▸ **Aim**
Repeat each entry in full, exactly.

• • •

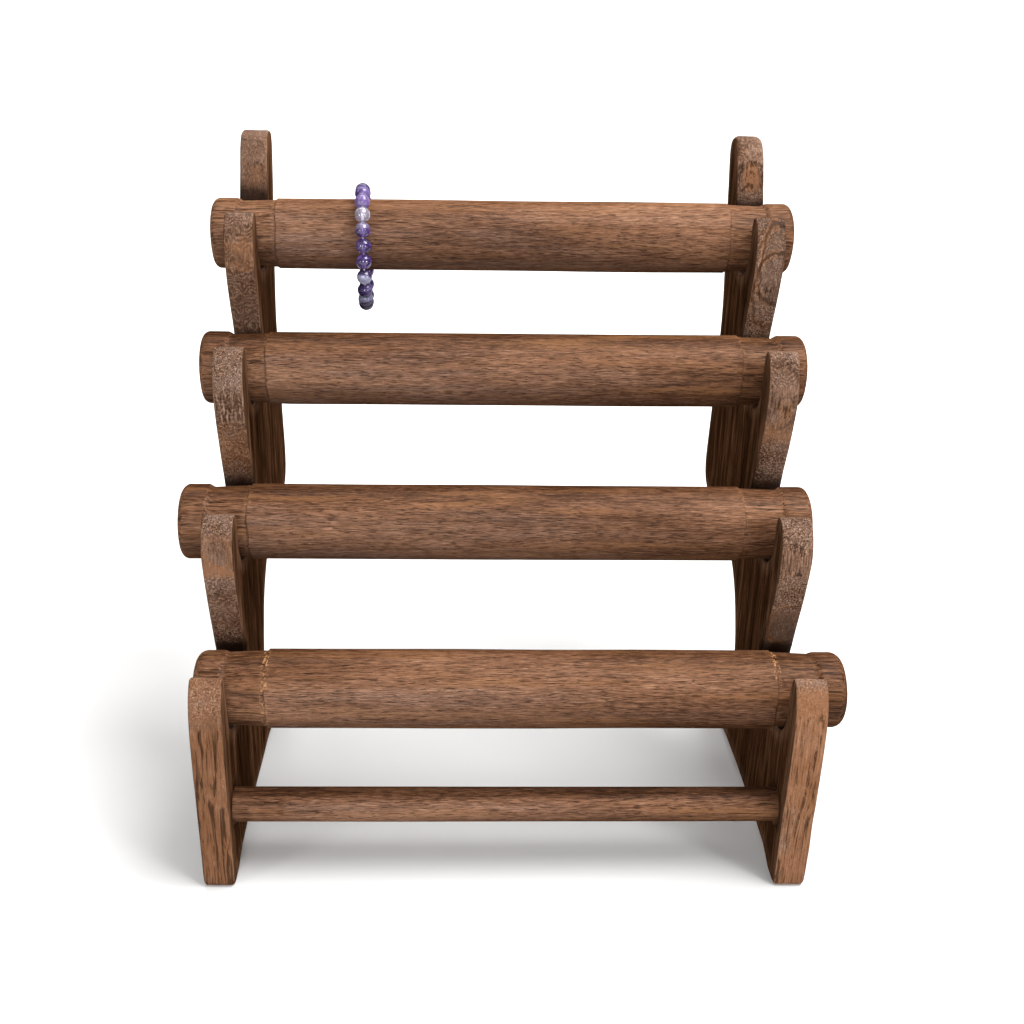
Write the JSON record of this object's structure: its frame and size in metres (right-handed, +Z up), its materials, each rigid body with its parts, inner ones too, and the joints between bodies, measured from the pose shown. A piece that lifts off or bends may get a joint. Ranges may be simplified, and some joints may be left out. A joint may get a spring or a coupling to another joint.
{
  "type": "crystal bracelet on a wooden bar display stand",
  "caption": "Stretch bracelet of round amethyst beads on an elastic cord, hung over the top bar of a stepped wooden bracelet stand with wave-shaped side boards.",
  "frame": {"origin": "on the table, under the centre of the whole", "axes": "+X along the bars to the right as seen from the front, +Y to the back of the stand, +Z up"},
  "size_m": [0.317, 0.2484, 0.3218],
  "materials": {
    "board_wood": "oiled dark brown wood, sawn and rubbed",
    "bar_wood": "oiled brown wood, turned, with open grain along the bar",
    "rail_wood": "oiled brown dowel",
    "amethyst_deep": "polished deep purple quartz",
    "amethyst_mid": "polished light purple quartz",
    "amethyst_pale": "polished near clear quartz with faint veils",
    "elastic": "clear white stretch cord"
  },
  "bodies": {
    "root": {"side_board_left": "board_wood", "side_board_right": "board_wood", "rail": "rail_wood", "bar_bottom": "bar_wood", "bar_second": "bar_wood", "bar_third": "bar_wood", "bar_top": "bar_wood", "elastic_cord": "elastic", "bead_01": "amethyst_mid", "bead_02": "amethyst_mid", "bead_03": "amethyst_pale", "bead_04": "amethyst_mid", "bead_05": "amethyst_deep", "bead_06": "amethyst_deep", "bead_07": "amethyst_pale", "bead_08": "amethyst_deep", "bead_09": "amethyst_pale", "bead_10": "amethyst_deep", "bead_11": "amethyst_deep", "bead_12": "amethyst_mid", "bead_13": "amethyst_deep", "bead_14": "amethyst_pale", "bead_15": "amethyst_deep", "bead_16": "amethyst_deep", "bead_17": "amethyst_mid", "bead_18": "amethyst_deep", "bead_19": "amethyst_deep", "bead_20": "amethyst_deep", "bead_21": "amethyst_deep"}
  },
  "joints": []
}
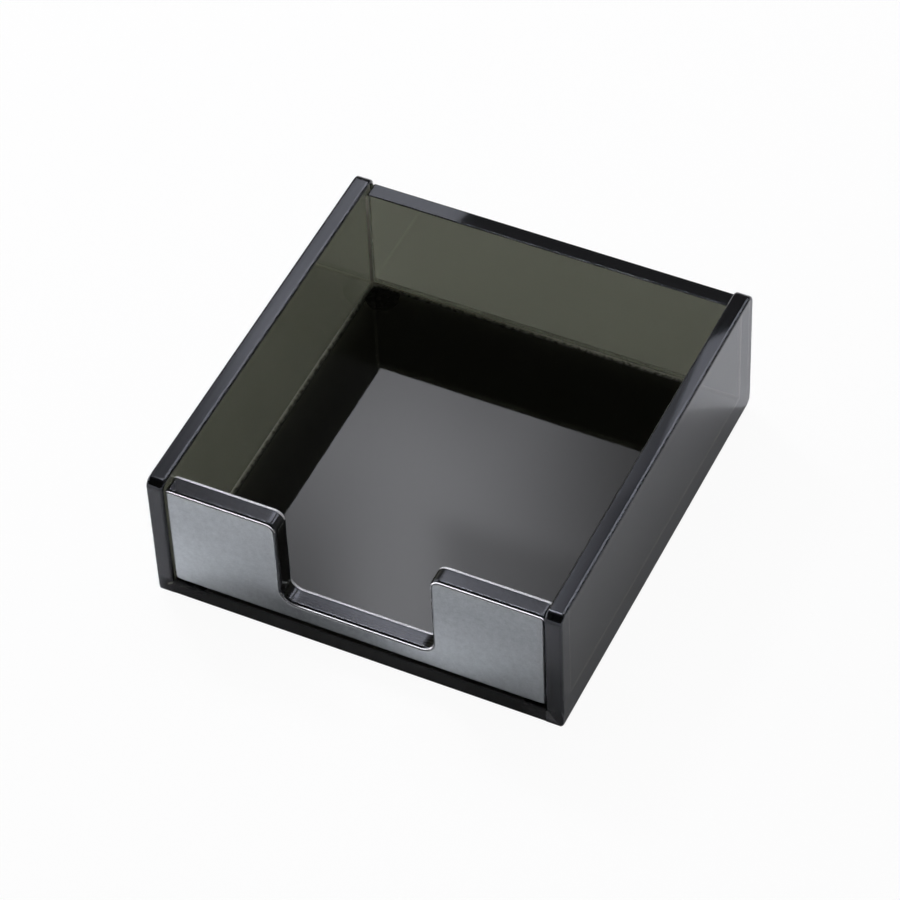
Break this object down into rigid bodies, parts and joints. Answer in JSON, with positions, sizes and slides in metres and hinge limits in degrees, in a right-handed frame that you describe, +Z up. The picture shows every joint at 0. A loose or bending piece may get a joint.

• • •

▸ **Written solution**
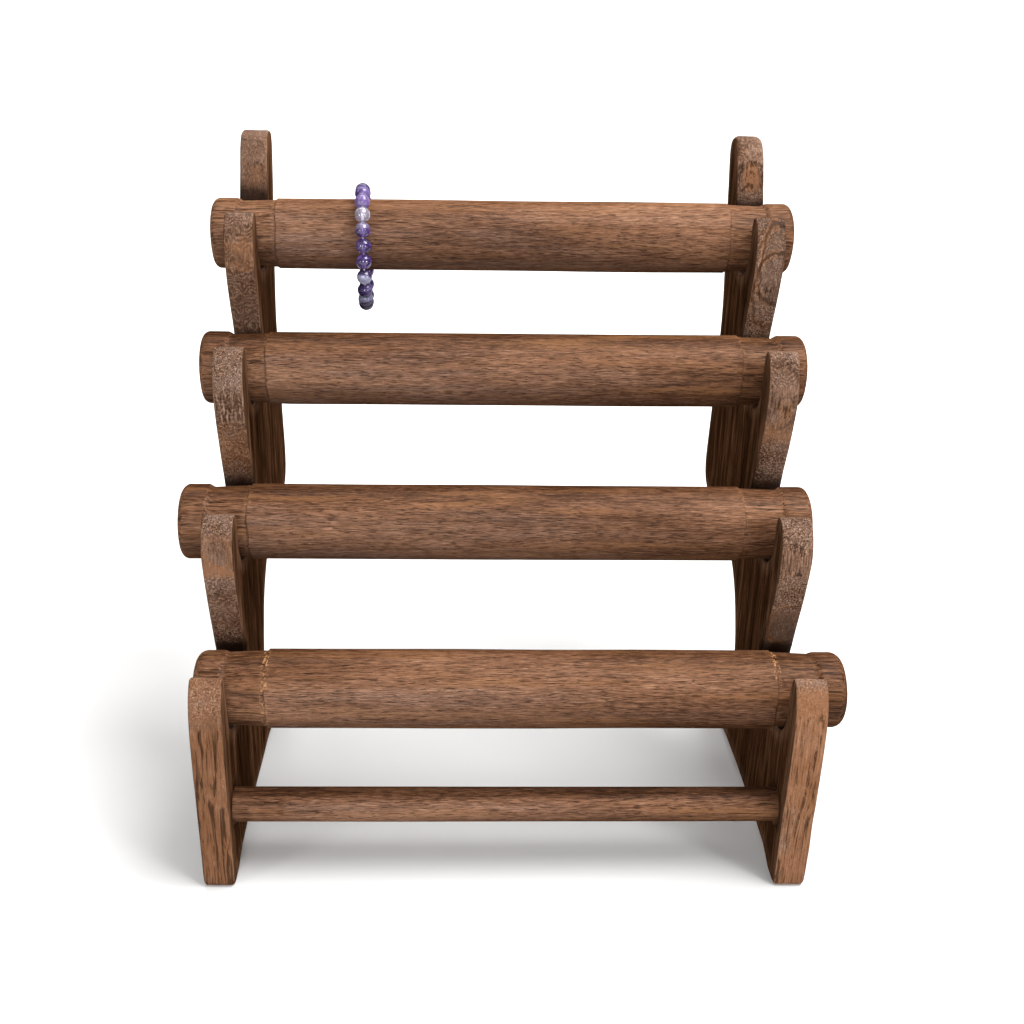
Write the JSON record of this object's structure: its frame and size in metres (right-handed, +Z up), its materials, each rigid body with its parts, inner ones too, and the joints between bodies, measured from the pose shown. A piece that lifts off or bends may get a joint. Ranges may be simplified, and some joints may be left out. A joint may get a spring or a coupling to another joint.
{
  "type": "crystal bracelet on a wooden bar display stand",
  "caption": "Stretch bracelet of round amethyst beads on an elastic cord, hung over the top bar of a stepped wooden bracelet stand with wave-shaped side boards.",
  "frame": {"origin": "on the table, under the centre of the whole", "axes": "+X along the bars to the right as seen from the front, +Y to the back of the stand, +Z up"},
  "size_m": [0.317, 0.2484, 0.3218],
  "materials": {
    "board_wood": "oiled dark brown wood, sawn and rubbed",
    "bar_wood": "oiled brown wood, turned, with open grain along the bar",
    "rail_wood": "oiled brown dowel",
    "amethyst_deep": "polished deep purple quartz",
    "amethyst_mid": "polished light purple quartz",
    "amethyst_pale": "polished near clear quartz with faint veils",
    "elastic": "clear white stretch cord"
  },
  "bodies": {
    "root": {"side_board_left": "board_wood", "side_board_right": "board_wood", "rail": "rail_wood", "bar_bottom": "bar_wood", "bar_second": "bar_wood", "bar_third": "bar_wood", "bar_top": "bar_wood", "elastic_cord": "elastic", "bead_01": "amethyst_mid", "bead_02": "amethyst_mid", "bead_03": "amethyst_pale", "bead_04": "amethyst_mid", "bead_05": "amethyst_deep", "bead_06": "amethyst_deep", "bead_07": "amethyst_pale", "bead_08": "amethyst_deep", "bead_09": "amethyst_pale", "bead_10": "amethyst_deep", "bead_11": "amethyst_deep", "bead_12": "amethyst_mid", "bead_13": "amethyst_deep", "bead_14": "amethyst_pale", "bead_15": "amethyst_deep", "bead_16": "amethyst_deep", "bead_17": "amethyst_mid", "bead_18": "amethyst_deep", "bead_19": "amethyst_deep", "bead_20": "amethyst_deep", "bead_21": "amethyst_deep"}
  },
  "joints": []
}
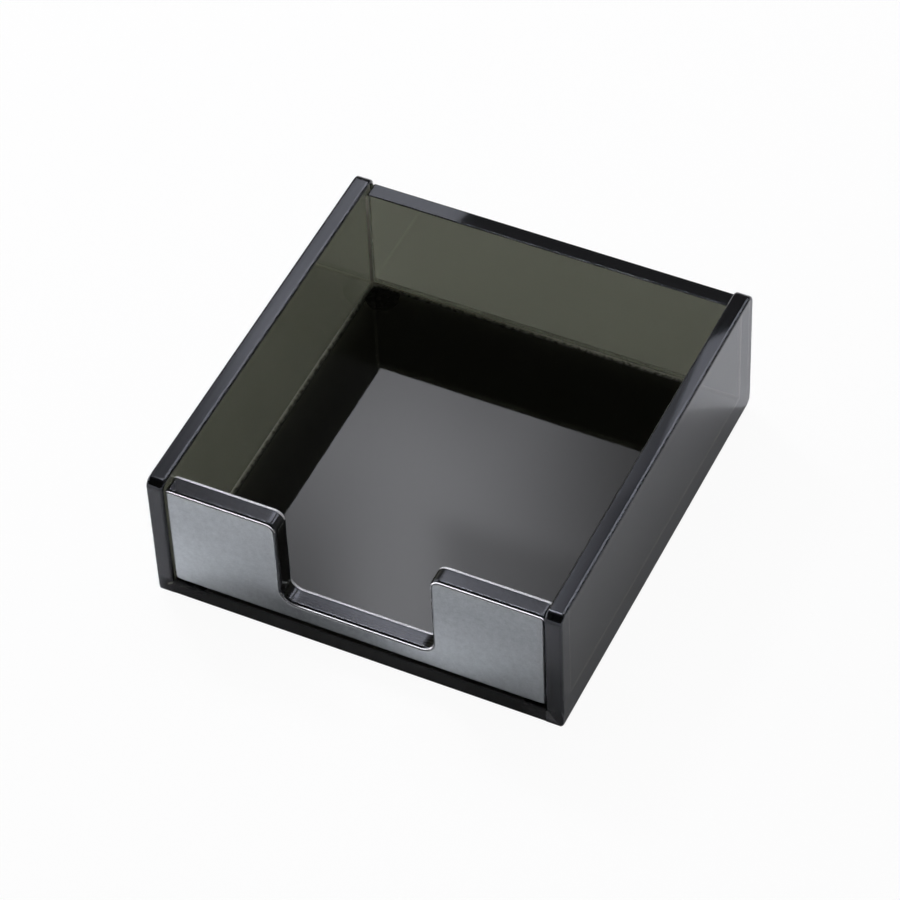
Break this object down into rigid bodies, parts and joints. Answer in JSON, with positions, sizes and slides in metres and hinge limits in degrees, in a right-handed frame that you describe, +Z up. The picture shows every joint at 0. A loose or bending piece may get a joint.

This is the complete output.